# Grouper limit!!!



## holdisheadup (May 25, 2014)

Man we had a great day on the water limited on grouper(snowy and scamp). also caught some of them gigantic endangered red snappas (of course out of season) then tried our luck with the AJ'S and ended up feedin the porpoises and sharks 3or4 around 30/40lbs,man that was depressing, all in all a beautiful day and great people, couldn't have asked for more...also caught a gigantic Beeliner and a huge white snapper, all were caught on live baits ranging from cigs to hard tails to baby bobos...


----------



## 24ft fishmaster (Apr 26, 2012)

Very nice how far out we're y'all fishing been holding out with the poor reports lately nice to see some quality fish


----------



## holdisheadup (May 25, 2014)

Without being too specific we were in the 50 mile range....


----------



## 153 Large fish (Nov 30, 2013)

Nice report..beautiful red snapper, too bad there's only like a couple billion of those guys left in the Gulf!


----------



## 24ft fishmaster (Apr 26, 2012)

Thanks great job


----------



## GROUPERKING (Sep 28, 2011)

Nice box of fish ! Stud mingo.


----------



## Mac1528 (Mar 24, 2012)

Great catch you got...plenty of good eats there.
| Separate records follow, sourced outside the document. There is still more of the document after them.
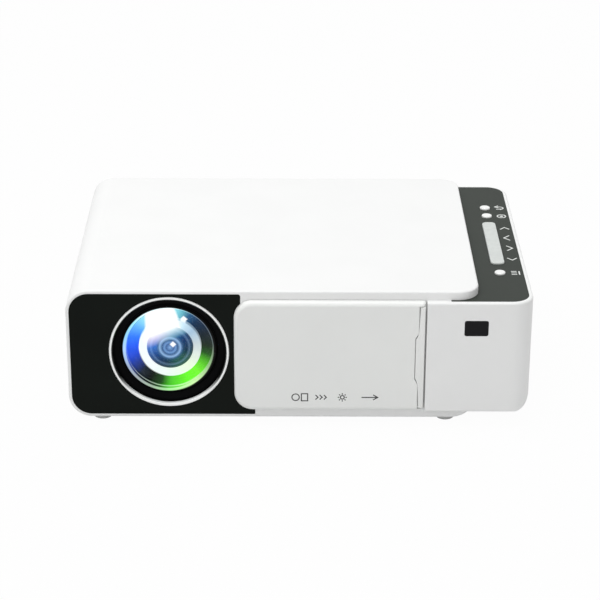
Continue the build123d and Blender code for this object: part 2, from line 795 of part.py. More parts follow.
# Carriage behind the front panel: its neck passes the slot and it runs on two rods
rod_y = block_front + rod_depth
carriage_front = block_front + 2.6
carriage_back = rod_y + 3.8
rod_heights = [rail_height - rod_spacing / 2, rail_height + rod_spacing / 2]
magnet_x = (carriage_left + carriage_right) / 2
with BuildPart() as cover_carriage:
    block(
        (carriage_left, carriage_right),
        (cover_back, carriage_front + 1),
        (rail_height - neck_height / 2, rail_height + neck_height / 2),
    )
    block(
        (carriage_left, carriage_right),
        (carriage_front, carriage_back),
        (rail_height - rod_spacing / 2 - 4, rail_height + rod_spacing / 2 + 4),
    )
    bore_places = [(rod_y, height) for height in rod_heights]
    round_bar(
        facing_right(carriage_left - 1),
        bore_places,
        rod_radius + running_gap,
        carriage_width + 2,
        mode=Mode.SUBTRACT,
    )
    round_bar(
        facing_front(carriage_back + 1),
        [(magnet_x, rail_height)],
        magnet_radius + running_gap,
        magnet_depth + 1,
        mode=Mode.SUBTRACT,
    )
cover_carriage.part.label = "cover_carriage"
export_step(cover_carriage.part, "parts/cover_carriage.step")

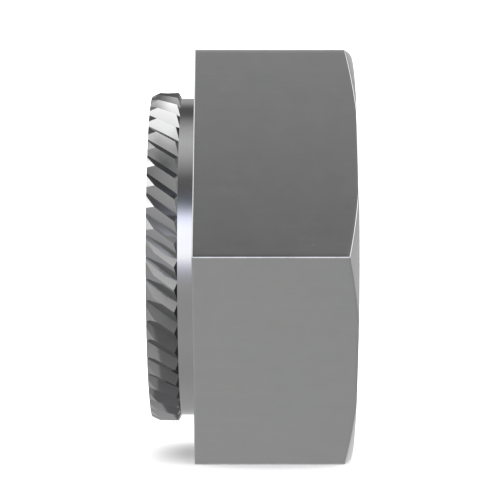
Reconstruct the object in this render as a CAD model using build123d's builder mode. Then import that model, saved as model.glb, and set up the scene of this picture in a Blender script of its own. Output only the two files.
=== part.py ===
from build123d import *
from math import cos, radians, sin, tan
import os

# Self clinching nut: a hexagon body with a knurled clinch ring on an undercut shank.
# Row frame: +X along the thread axis, from the shank end towards the free end of the hexagon,
# +Z up, origin on the thread axis in the plane of the shoulder that bears on the sheet.
# All lengths in millimetres, all angles in degrees.

# hexagon body
across_flats = 13.0          # two of the flats are level, at z = -6.5 and z = +6.5
body_height = 5.03           # shoulder to free end
end_cone_diameter = 13.24    # where the corner chamfer meets the free end
end_cone_angle = 20.5        # corner chamfer, measured from the free end's plane
edge_radius = 0.04           # break on every edge of the hexagon

# shank: neck, then the knurled ring
shank_length = 1.47          # shoulder to shank end
neck_radius = 5.217
ring_radius = 5.405          # crests of the teeth
ring_back_crest = 0.60       # the undercut starts here on the crests
ring_back_root = 0.50        # and reaches the neck here
ring_lead_crest = 1.21       # the lead-in chamfer starts here on the crests
lead_end_radius = 5.285      # lead-in chamfer at the shank end

# teeth: V ridges along a helix; their roots run a little steeper than their crests and deepen
# towards the undercut, where they end at the neck in a small step
tooth_count = 48
tooth_crest_angle = 4.207    # one crest at x = -ring_back_crest, from -Y towards +Z
tooth_advance = 8.05         # turn of the crests per millimetre along the axis
lead_root_radius = 5.205     # roots at the shank end
lead_root_turn = 3.90        # and how far they lie beside the crests, towards +Z at -Y
back_root_radius = 5.181     # the same two where the neck begins
back_root_turn = 3.52

# hole for an M8 x 1.25 thread, drawn at the thread's minor diameter
minor_radius = 3.3235
mouth_radius = 4.2           # countersink at both ends of the hole
mouth_angle = 120            # included angle of the countersinks

# helpers for the outlines
end_slope = tan(radians(end_cone_angle))
lead_slope = (ring_radius - lead_end_radius) / (shank_length - ring_lead_crest)
back_slope = (ring_radius - neck_radius) / (ring_back_crest - ring_back_root)
mouth_depth = (mouth_radius - minor_radius) / tan(radians(mouth_angle / 2))
over = 0.05                  # how far a cutting outline runs past the metal


def tooth_section(x):
    """Section of the toothed bar at station x: crest and root in turn, as (y, z) corners."""
    share = (x + shank_length) / (shank_length - ring_back_root)
    crest_turn = tooth_crest_angle - tooth_advance * (x + ring_back_crest)
    root_turn = crest_turn + lead_root_turn + share * (back_root_turn - lead_root_turn)
    root_radius = lead_root_radius + share * (back_root_radius - lead_root_radius)
    corners = []
    for i in range(tooth_count):
        for r, turn in ((ring_radius, crest_turn), (root_radius, root_turn)):
            turn = radians(turn + i * 360 / tooth_count)
            corners.append((-r * cos(turn), r * sin(turn)))
    return corners


# knurled ring
with BuildPart() as ring:
    # toothed bar, its sections turned along the helix
    front, back = -shank_length - over, -ring_back_root + over
    for station in (front, (front + back) / 2, back):
        with BuildSketch(Plane.YZ.offset(station)):
            with BuildLine():
                Polyline(*tooth_section(station), close=True)
            make_face()
    loft(ruled=True)

    # turned down to the ring's outline: shank end, lead-in chamfer, crests, undercut
    with BuildSketch(Plane.XY):
        with BuildLine():
            Polyline(
                (-shank_length, 0),
                (-shank_length, lead_end_radius),
                (-ring_lead_crest + over / lead_slope, ring_radius + over),
                (-ring_back_crest - over / back_slope, ring_radius + over),
                (-ring_back_root, neck_radius),
                (-ring_back_root, 0),
                close=True,
            )
        make_face()
    revolve(axis=Axis.X, mode=Mode.INTERSECT)

# hexagon body, neck and ring in one piece, with the hole through all three
with BuildPart() as nut:
    # hexagon with corners at -Y and +Y
    with BuildSketch(Plane.YZ):
        RegularPolygon(radius=across_flats / 2, side_count=6, major_radius=False)
    extrude(amount=body_height)

    # conical chamfer over the corners of the free end
    with BuildSketch(Plane.XY):
        with BuildLine():
            Polyline(
                (body_height - (across_flats - end_cone_diameter / 2) * end_slope, across_flats),
                (body_height + 4 * over, end_cone_diameter / 2 - 4 * over / end_slope),
                (body_height + 4 * over, across_flats),
                close=True,
            )
        make_face()
    revolve(axis=Axis.X, mode=Mode.SUBTRACT)

    # small edge breaks all over: long corners, shoulder outline, the end rim of each flat,
    # and the arcs between the chamfer and the end face
    fillet(nut.edges(), radius=edge_radius)

    # neck, running a little way into the hexagon
    with BuildSketch(Plane.YZ.offset(-ring_back_root)):
        Circle(neck_radius)
    extrude(amount=ring_back_root + 1)

    add(ring.part)

    # hole and its countersunk mouths
    with BuildSketch(Plane.XY):
        with BuildLine():
            Polyline(
                (-shank_length - 1, 0),
                (-shank_length - 1, mouth_radius),
                (-shank_length, mouth_radius),
                (-shank_length + mouth_depth, minor_radius),
                (body_height - mouth_depth, minor_radius),
                (body_height, mouth_radius),
                (body_height + 1, mouth_radius),
                (body_height + 1, 0),
                close=True,
            )
        make_face()
    revolve(axis=Axis.X, mode=Mode.SUBTRACT)

nut.part.label = "nut"

os.makedirs("parts", exist_ok=True)
export_step(nut.part, "parts/nut.step")

print("volume mm3", round(nut.part.volume, 3))
print("box", nut.part.bounding_box())
print("hole wall", round(body_height + shank_length - 2 * mouth_depth, 4), "mm long, countersinks", round(mouth_depth, 4))
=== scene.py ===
import math

import bmesh
import bpy
import numpy as np
from mathutils import Matrix, Vector


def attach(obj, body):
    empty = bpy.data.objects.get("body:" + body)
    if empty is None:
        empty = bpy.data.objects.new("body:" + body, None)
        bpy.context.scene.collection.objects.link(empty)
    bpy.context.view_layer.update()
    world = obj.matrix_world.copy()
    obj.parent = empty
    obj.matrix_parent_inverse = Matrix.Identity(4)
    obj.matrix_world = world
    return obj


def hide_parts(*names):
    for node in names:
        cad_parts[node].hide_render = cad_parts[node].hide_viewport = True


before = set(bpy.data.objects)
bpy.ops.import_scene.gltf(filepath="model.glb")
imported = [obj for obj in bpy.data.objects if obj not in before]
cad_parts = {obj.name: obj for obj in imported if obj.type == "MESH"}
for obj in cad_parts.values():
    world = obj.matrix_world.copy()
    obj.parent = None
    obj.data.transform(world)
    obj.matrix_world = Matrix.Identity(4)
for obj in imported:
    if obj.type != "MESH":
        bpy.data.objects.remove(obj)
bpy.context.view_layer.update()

# ---------------------------------------------------------------- dimensions, millimetres and degrees
AF = 13.0                    # across flats
BODY = 5.03                  # shoulder to free end
CONE_R = 6.62                # corner chamfer meets the free end here
CONE_TAN = math.tan(math.radians(20.5))
EDGE = 0.04                  # edge break of the hexagon
SHANK = 1.47
NECK_R = 5.217
CREST_R = 5.405
BACK_CREST, BACK_ROOT = 0.60, 0.50
LEAD_CREST, LEAD_END_R = 1.21, 5.285
TEETH = 48
CREST_AT = 4.207             # a crest at x = -BACK_CREST, turned from -Y towards +Z
ADVANCE = 8.05               # degrees of turn of the crests per millimetre of length
LEAD_ROOT_R, LEAD_ROOT_TURN = 5.205, 3.90    # roots at the shank end: radius, and turn beside the crests
BACK_ROOT_R, BACK_ROOT_TURN = 5.181, 3.52    # the same where the neck begins
MINOR_R, MAJOR_R, PITCH = 3.3235, 4.0, 1.25
MOUTH_R = 4.2
MOUTH_DEPTH = (MOUTH_R - MINOR_R) / math.tan(math.radians(60))
BACK_SLOPE = (CREST_R - NECK_R) / (BACK_CREST - BACK_ROOT)
LEAD_SLOPE = (CREST_R - LEAD_END_R) / (SHANK - LEAD_CREST)
MM = 0.001


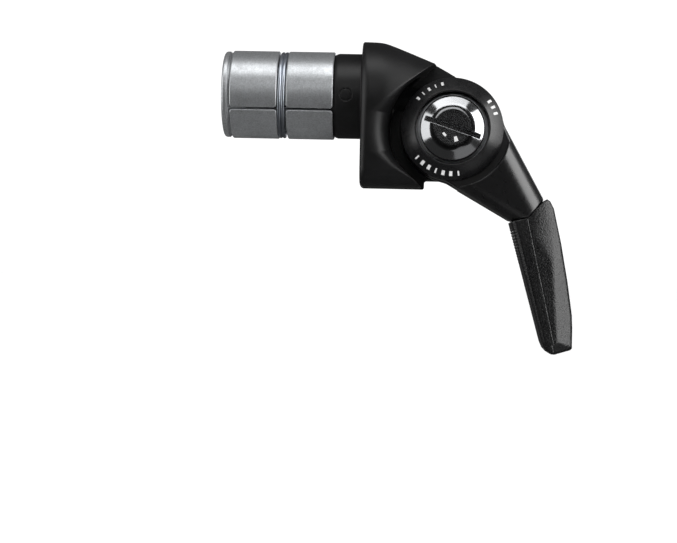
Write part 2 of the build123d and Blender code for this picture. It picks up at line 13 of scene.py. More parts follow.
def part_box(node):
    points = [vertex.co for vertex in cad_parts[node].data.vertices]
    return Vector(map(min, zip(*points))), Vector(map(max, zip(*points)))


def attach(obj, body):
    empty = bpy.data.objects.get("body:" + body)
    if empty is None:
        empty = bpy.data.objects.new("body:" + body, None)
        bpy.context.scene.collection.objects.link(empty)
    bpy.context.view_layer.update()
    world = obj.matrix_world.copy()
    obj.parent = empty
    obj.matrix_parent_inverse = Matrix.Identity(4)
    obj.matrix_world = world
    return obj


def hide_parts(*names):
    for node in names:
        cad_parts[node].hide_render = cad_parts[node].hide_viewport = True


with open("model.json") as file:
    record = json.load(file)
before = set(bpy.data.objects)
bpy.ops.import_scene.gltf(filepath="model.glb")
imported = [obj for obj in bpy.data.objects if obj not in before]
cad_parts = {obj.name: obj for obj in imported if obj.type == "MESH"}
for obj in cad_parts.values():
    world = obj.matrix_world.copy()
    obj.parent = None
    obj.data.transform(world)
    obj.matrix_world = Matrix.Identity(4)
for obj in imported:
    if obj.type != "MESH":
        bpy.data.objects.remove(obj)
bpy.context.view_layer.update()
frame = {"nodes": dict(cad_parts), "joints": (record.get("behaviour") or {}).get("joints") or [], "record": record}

MM = 0.001
NODES = frame["nodes"]
LEVER_JOINT = next(j for j in frame["joints"] if j["name"] == "lever_swing")
PX, PZ = LEVER_JOINT["pos_m"][0] / MM, LEVER_JOINT["pos_m"][2] / MM
scene = bpy.context.scene


def corner(node, which, axis):
    """One coordinate, in millimetres, of a CAD node's box: which is 0 for low and 1 for high."""
    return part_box(node)[which][axis] / MM


# ---- solid shapes from distance fields -----------------------------------------------------------
# A field is a numpy array of signed distances in millimetres, negative inside.
class Points:
    """Coordinates at which a field is measured, as arrays that broadcast together."""

    def __init__(self, x, y, z):
        self.x, self.y, self.z = x, y, z


def both(a, b, r=0.0):
    """Intersection with an edge radius."""
    if np.max(r) <= 0:
        return np.maximum(a, b)
    return np.minimum(-r, np.maximum(a, b)) + np.hypot(np.maximum(a + r, 0), np.maximum(b + r, 0))


def either(a, b, r=0.0):
    """Union with a fillet radius."""
    return -both(-a, -b, r)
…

Thanks for sharing!!


----------



## Snatch it (Feb 17, 2009)

Wow awesome box of fish!


----------



## Scruggspc (Mar 20, 2013)

Impressive box.


----------



## Xpac (Jun 22, 2011)

What a day! That's Mr. Mingo for sure. Congrats!


----------



## bcahn (Jan 10, 2013)

Killer catch!


----------



## NoCatch (Apr 27, 2008)

Hell of a spread! CONGRATS....


----------



## Bravo87 (Jun 19, 2014)

Well done!


----------